Filter the entries below, keeping only lines with the word "image".

--- START OF Extracted information ---

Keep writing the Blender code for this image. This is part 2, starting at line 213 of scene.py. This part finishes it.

--- END OF Extracted information ---
--- START OF Extracted information ---

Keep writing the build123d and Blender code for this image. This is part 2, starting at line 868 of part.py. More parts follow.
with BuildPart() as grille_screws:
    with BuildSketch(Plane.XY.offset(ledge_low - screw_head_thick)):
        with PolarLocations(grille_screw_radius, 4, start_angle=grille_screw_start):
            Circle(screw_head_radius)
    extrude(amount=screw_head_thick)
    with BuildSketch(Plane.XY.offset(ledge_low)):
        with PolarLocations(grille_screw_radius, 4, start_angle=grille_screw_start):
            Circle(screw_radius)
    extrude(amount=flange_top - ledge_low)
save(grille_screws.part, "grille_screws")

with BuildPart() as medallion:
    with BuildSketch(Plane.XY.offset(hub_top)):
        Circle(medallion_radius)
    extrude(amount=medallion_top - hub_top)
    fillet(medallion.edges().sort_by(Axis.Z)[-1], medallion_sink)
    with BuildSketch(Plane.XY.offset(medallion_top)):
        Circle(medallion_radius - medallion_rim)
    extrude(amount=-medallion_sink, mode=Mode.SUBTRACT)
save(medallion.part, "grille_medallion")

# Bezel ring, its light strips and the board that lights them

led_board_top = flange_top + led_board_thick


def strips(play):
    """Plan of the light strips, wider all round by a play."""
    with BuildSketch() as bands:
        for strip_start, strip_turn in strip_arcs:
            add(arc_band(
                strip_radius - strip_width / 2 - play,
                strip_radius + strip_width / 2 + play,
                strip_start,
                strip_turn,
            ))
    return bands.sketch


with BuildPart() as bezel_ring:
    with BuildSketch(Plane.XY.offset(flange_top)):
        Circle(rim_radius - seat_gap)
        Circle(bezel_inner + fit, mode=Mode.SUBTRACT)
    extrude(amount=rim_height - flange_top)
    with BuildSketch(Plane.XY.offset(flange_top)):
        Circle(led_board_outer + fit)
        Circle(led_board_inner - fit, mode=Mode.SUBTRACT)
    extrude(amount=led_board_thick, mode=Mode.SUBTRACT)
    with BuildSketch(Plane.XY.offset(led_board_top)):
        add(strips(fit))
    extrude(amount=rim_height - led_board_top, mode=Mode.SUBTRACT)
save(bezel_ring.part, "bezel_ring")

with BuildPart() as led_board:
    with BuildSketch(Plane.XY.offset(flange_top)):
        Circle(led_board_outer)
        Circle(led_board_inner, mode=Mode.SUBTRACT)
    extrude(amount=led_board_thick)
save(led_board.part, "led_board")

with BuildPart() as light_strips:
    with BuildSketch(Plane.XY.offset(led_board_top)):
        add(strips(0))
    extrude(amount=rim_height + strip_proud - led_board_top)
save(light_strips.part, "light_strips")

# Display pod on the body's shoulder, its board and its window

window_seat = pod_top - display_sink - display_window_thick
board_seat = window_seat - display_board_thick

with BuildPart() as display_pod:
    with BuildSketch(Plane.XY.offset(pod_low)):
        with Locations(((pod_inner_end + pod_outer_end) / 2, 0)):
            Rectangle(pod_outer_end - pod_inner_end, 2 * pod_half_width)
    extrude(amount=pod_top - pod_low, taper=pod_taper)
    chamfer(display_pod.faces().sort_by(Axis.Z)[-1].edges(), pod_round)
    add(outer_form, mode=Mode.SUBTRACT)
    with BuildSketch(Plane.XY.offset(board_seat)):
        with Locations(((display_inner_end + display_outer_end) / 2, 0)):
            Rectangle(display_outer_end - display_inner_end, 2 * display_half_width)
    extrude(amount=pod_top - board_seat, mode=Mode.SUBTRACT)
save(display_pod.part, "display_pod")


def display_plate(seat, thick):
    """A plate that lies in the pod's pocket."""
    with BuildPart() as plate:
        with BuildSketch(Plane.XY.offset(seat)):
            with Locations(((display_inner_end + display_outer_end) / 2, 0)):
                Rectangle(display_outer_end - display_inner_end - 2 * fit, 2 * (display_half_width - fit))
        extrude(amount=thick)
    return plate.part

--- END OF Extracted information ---
--- START OF Extracted information ---

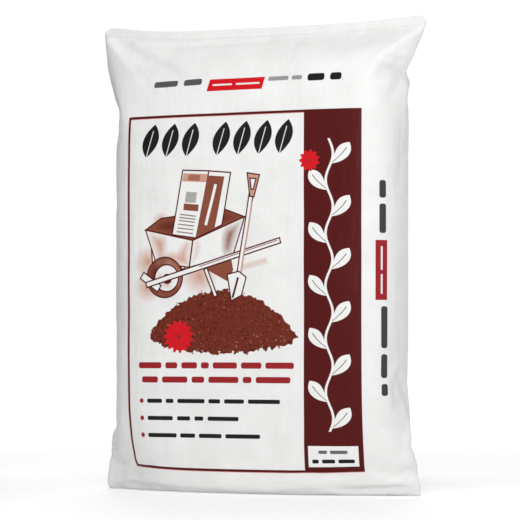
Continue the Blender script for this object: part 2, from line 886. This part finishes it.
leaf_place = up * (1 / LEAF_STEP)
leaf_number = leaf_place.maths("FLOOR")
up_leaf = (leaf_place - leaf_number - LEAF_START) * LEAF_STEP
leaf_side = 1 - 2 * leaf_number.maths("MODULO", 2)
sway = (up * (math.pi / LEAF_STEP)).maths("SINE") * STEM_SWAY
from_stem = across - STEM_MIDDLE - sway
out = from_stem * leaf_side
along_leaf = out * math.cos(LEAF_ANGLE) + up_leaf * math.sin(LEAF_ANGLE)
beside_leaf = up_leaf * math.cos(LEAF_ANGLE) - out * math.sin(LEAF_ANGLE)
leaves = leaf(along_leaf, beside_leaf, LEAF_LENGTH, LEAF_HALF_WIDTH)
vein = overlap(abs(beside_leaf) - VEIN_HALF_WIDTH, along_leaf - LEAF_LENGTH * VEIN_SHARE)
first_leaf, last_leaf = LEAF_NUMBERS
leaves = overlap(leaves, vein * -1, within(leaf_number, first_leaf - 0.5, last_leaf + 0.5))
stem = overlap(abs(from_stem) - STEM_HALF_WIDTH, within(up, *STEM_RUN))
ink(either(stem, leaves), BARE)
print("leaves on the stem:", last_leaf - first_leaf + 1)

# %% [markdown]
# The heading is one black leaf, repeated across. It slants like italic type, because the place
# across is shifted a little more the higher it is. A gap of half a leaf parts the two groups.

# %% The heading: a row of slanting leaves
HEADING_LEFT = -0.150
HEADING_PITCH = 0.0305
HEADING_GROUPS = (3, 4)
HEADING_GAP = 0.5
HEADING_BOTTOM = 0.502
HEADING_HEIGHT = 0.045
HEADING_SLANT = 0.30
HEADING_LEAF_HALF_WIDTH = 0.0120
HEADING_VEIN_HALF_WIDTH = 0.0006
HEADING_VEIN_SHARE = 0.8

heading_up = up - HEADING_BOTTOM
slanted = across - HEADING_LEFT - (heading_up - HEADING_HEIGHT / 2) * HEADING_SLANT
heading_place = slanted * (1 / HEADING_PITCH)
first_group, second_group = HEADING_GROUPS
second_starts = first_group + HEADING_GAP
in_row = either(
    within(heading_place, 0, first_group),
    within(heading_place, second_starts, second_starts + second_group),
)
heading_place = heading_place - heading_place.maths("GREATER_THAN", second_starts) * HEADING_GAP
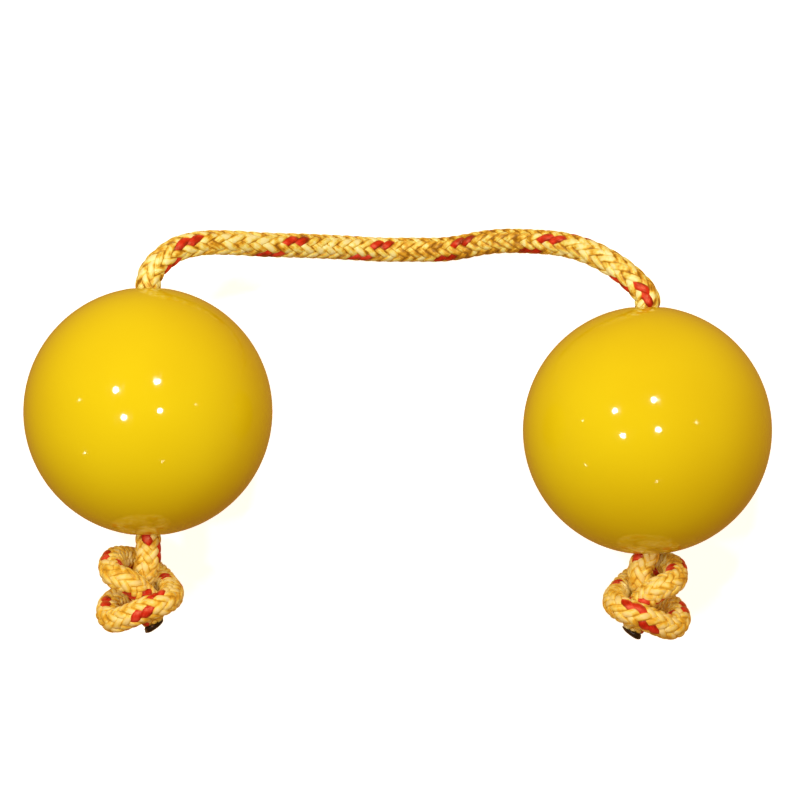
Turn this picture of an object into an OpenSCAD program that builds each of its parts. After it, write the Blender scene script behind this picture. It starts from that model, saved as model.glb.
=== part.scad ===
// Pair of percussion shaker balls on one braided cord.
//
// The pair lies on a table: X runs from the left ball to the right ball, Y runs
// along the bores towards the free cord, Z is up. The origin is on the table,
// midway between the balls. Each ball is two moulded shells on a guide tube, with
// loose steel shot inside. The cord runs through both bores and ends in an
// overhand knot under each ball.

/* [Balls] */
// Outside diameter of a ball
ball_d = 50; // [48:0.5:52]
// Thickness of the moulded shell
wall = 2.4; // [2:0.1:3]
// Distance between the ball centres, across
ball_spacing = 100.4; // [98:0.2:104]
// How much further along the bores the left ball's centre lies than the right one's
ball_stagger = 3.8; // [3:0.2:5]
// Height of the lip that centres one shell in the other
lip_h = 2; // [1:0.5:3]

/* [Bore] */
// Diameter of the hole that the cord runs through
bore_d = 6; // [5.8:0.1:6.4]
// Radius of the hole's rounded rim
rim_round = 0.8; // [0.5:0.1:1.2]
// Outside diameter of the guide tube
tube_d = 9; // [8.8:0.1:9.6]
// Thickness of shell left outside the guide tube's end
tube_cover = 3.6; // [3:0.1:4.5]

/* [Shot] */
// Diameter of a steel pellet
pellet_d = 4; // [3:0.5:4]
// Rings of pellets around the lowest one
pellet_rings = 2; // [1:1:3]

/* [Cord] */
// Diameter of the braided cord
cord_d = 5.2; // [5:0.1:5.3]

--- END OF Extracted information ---

(Exercise answer)
Keep writing the Blender code for this image. This is part 2, starting at line 213 of scene.py. This part finishes it.
Keep writing the build123d and Blender code for this image. This is part 2, starting at line 868 of part.py. More parts follow.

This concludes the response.